Lebih lanjut, Alex mengingatkan pentingnya menghindari kesan bahwa Bulog memaksa petani menjual gabah kepada mereka. Ia menekankan perlunya mencegah monopoli dalam sektor gabah dan beras. "Jangan sampai muncul kesan bahwa aparat negara 'memaksa' petani untuk menjual gabah atau berasnya kepada Bulog," katanya. "Petani harus memiliki kebebasan untuk memilih pembeli yang menawarkan harga terbaik. Negara tidak boleh melakukan monopoli dalam sektor ini." Alex menambahkan bahwa laporan yang diterimanya menunjukkan apresiasi petani terhadap kebijakan pemerintah, namun ia menyoroti potensi kesalahpahaman yang bisa muncul dari berbagai formulir dan surat edaran yang beredar.

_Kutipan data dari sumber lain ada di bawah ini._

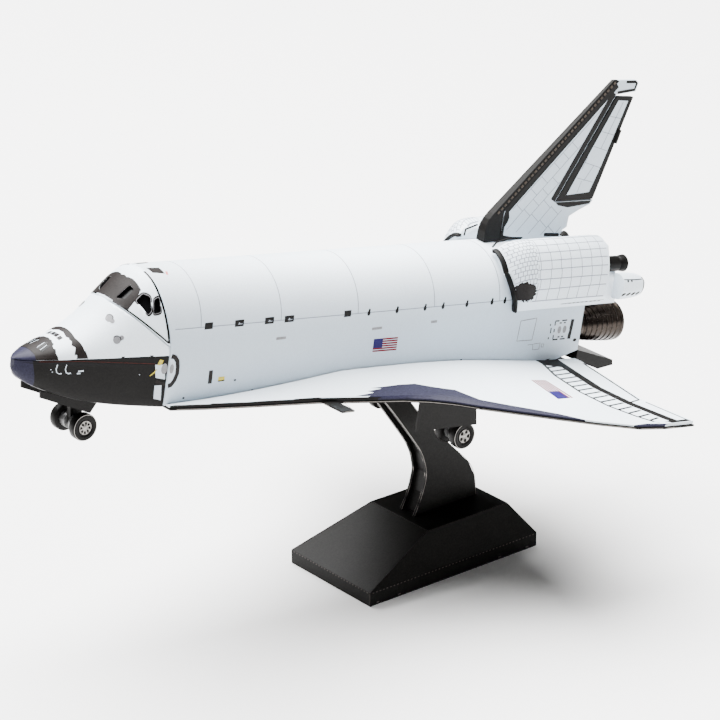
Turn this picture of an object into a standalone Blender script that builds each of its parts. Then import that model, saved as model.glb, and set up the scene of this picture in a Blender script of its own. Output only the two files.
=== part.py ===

Terkait hal ini, Menteri Koordinator Bidang Pangan, Zulkifli Hasan, juga memberikan klarifikasi terkait formulir pernyataan komitmen pengadaan dari Bulog yang sempat menimbulkan kontroversi. Formulir tersebut mensyaratkan petani menjual Gabah Kering Panen (GKP) sesuai Harga Pembelian Pemerintah (HPP) sebesar Rp 6.500/kg, dengan pengawasan dari Babinsa, Tim Jemput Gabah, dan PPL. Zulhas menegaskan bahwa pengawasan oleh TNI dalam hal ini bukanlah kewajiban, tetapi pabrik tetap harus membeli dengan harga minimal Rp 6.500 per kilogram.

Kesimpulannya, DPR menekankan agar Bulog bertindak secara fleksibel dan tidak kaku dalam menjalankan penyerapan gabah, dengan selalu memprioritaskan kesejahteraan petani sebagai pedoman utama. Hal ini penting untuk memastikan agar kebijakan pemerintah dalam menjaga stabilitas harga beras berjalan efektif dan tidak merugikan para petani.